Scheduling flexibility is underrated. Some stages are fast and cheap, some are slow and expensive. Scenario 1 runs every 15 minutes. Scenarios 3 and 4, which make multiple calls to AI APIs, run every hour. The social posting scenarios run on a custom schedule based on optimal engagement windows. You cannot do any of this granular scheduling with a single monolith.


Operations costs become predictable. Because each scenario only activates when there is a matching record in the Data Store, you never burn operations processing something that has nothing to process. The whole pipeline is pull-based, not push-based.

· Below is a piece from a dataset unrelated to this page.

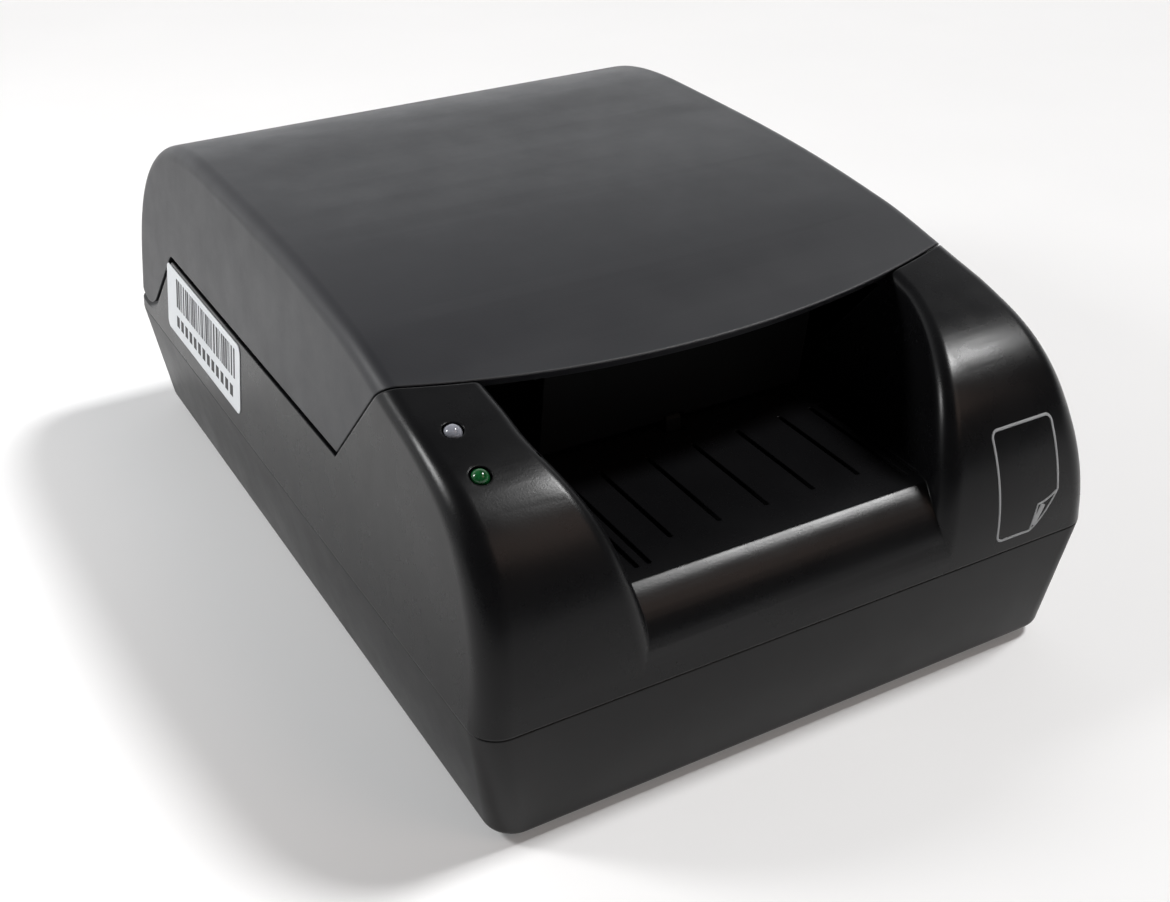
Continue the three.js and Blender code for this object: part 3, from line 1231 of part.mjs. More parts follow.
function baseCasing() {
  let base = baseBody().subtract(baseCavity());
  const bossRadius = SCREW_HEAD_RADIUS + FIT + BOSS_WALL;
  for (const [x, y] of casingScrewPlaces()) {
    base = base.add(rodZ(bossRadius, BASE_FLOOR - ROOT, UNDERSIDE + BOSS_JOINT_HEIGHT, x, y));
  }
  for (const [x, y] of boardStandoffs()) {
    base = base.add(rodZ(STANDOFF_RADIUS, BASE_FLOOR - ROOT, BASE_FLOOR + BOARD_STANDOFF, x, y, SMALL_SIDES));
  }
  const postTop = switchBase() - FIT;
  base = base.add(block(
    -SWITCH_WIDTH / 2, SWITCH_WIDTH / 2, FLAG_Y - SWITCH_DEPTH / 2, FLAG_Y + SWITCH_DEPTH / 2,
    BASE_FLOOR - ROOT, postTop,
  ));
  for (const [x, y] of casingScrewPlaces()) {
    base = base.subtract(rodZ(SCREW_HEAD_RADIUS + FIT, 0, UNDERSIDE + SCREW_HEAD_DEPTH + FIT, x, y));
    base = base.subtract(rodZ(SCREW_RADIUS + FIT, 0, SEAM, x, y, SMALL_SIDES));
  }
  for (const [x, y] of footPlaces()) {
    base = base.subtract(rodZ(FOOT_RADIUS + FIT, 0, UNDERSIDE + FOOT_RECESS, x, y));
  }
  const wallY0 = HALF_DEPTH - BASE_TAPER_END - WALL - OVERSHOOT;
  base = base.subtract(block(
    USB_X - USB_WIDTH / 2 - SOCKET_CLEARANCE, USB_X + USB_WIDTH / 2 + SOCKET_CLEARANCE,
    wallY0, BEYOND, BOARD_TOP, BOARD_TOP + USB_HEIGHT + SOCKET_CLEARANCE,
  ));
  base = base.subtract(block(
    JACK_X - JACK_WIDTH / 2 - SOCKET_CLEARANCE, JACK_X + JACK_WIDTH / 2 + SOCKET_CLEARANCE,
    wallY0, BEYOND, BOARD_TOP, BOARD_TOP + JACK_HEIGHT + SOCKET_CLEARANCE,
  ));
  return base;
}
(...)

What the Pipeline Actually Looks Like

For context, here is the full chain I am running for the HyggeCave content pipeline: https://hyggecave.com/

  1. RSS + Scraptio + Save to Data Store

  2. Select 3 Products for Article

  3. Generate Draft Article (AI Rewrite + Placeholders)

  4. Render Products + Image + Final HTML

  5. Publish Article to Shopify

  6. Generate Pinterest Pins (Text + Image Prompts)

  7. Generate Pinterest Images + Save to Data Store

  8. Publish Pinterest Pins

  9. Publish Twitter Post 1

  10. Publish Twitter Post 2

  11. Publish Facebook Post

Total: 11 scenarios, one shared Data Store, zero single points of failure.

Each scenario is independently testable, independently schedulable, and independently debuggable. When I hand this off to someone else on the team, they can understand one scenario at a time without needing to hold the entire pipeline in their head.


When to NOT Split

Not every automation needs this treatment. If your scenario has fewer than 8 modules, no external API calls that can fail independently, and you will never need to rerun individual stages, keep it in one flow. The overhead of managing multiple scenarios is real.

But the moment you have AI calls, image generation, third-party publishing APIs, or any operation you might want to retry independently, split it. In the future, you will be grateful.



The Takeaway

The instinct to keep everything in one scenario comes from the same place as the instinct to write one giant function that does everything. It feels simpler. It is not.

Splitting your Make.com automation into modular scenarios with a shared Data Store state machine gives you fault isolation, independent iteration, clean debugging, and scheduling granularity that a monolith simply cannot provide. It is a bit more setup upfront. The operational benefits start paying off immediately.

Build for the second week, not just the first run.